И в слезах она убежала в свою комнату. Следивший за обоими Мартынов быстро подошел к ломберному столу;

но Лермонтов успел уже стереть щеткой рисунок и захлопнул крышку.

Когда оба они затем вышли на улицу, между ними произошло резкое объяснение, окончившееся вызовом на дуэль.

Но казалось, что и на этот раз дело обойдется. Два доброжелателя Лермонтова — полковник Мезинцев и генерал князь Голицын, при помощи доктора Реброва успели убедить поэта на следующее же утро для поправления расстроенных нервов перебраться в Железноводск. Прошло несколько дней. Но тут у князя Голицына (15 июля 1841 года) был назначен бал. Приятели двух врагов, желая примирить их, устроили так, чтобы они в одно время съехались в немецкую гостиницу в колонии между Железноводском и Пятигорском. На беду, однако, сами приятели запоздали, и два врага, встретясь с глазу на глаз, с первых же слов условились не откладывать уже дуэли. В пять часов вечера того же дня они сошлись на жизнь и смерть под Машуком. Напрасны были все увещевания секундантов. Сама природа будто протестовала против такого добровольного смертоубийства: разразилась гроза. За громовыми раскатами не было слышно выстрела Мартынова.
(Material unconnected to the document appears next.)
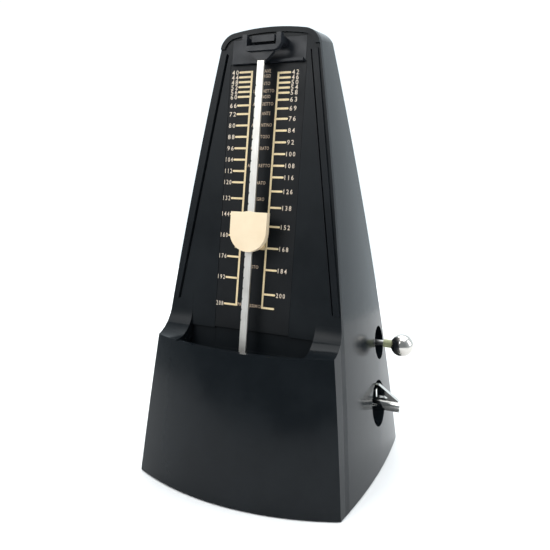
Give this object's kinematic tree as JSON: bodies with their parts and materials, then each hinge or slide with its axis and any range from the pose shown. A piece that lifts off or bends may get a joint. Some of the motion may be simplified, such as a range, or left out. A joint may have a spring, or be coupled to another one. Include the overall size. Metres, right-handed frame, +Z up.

Но Лермонтов вдруг вздрогнул, покачнулся и, медленно падая, также спустил курок, причем, естественно, промахнулся. Когда же бросившиеся к упавшему секунданты наклонились над ним, он был уже мертв. Тело его было похоронено сперва у подножия Машука, но несколько месяцев спустя его перевезли в имение бабушки поэта в Тарханы. Безутешная старушка сама только на восемьдесят пятом году жизни успокоилась также навеки.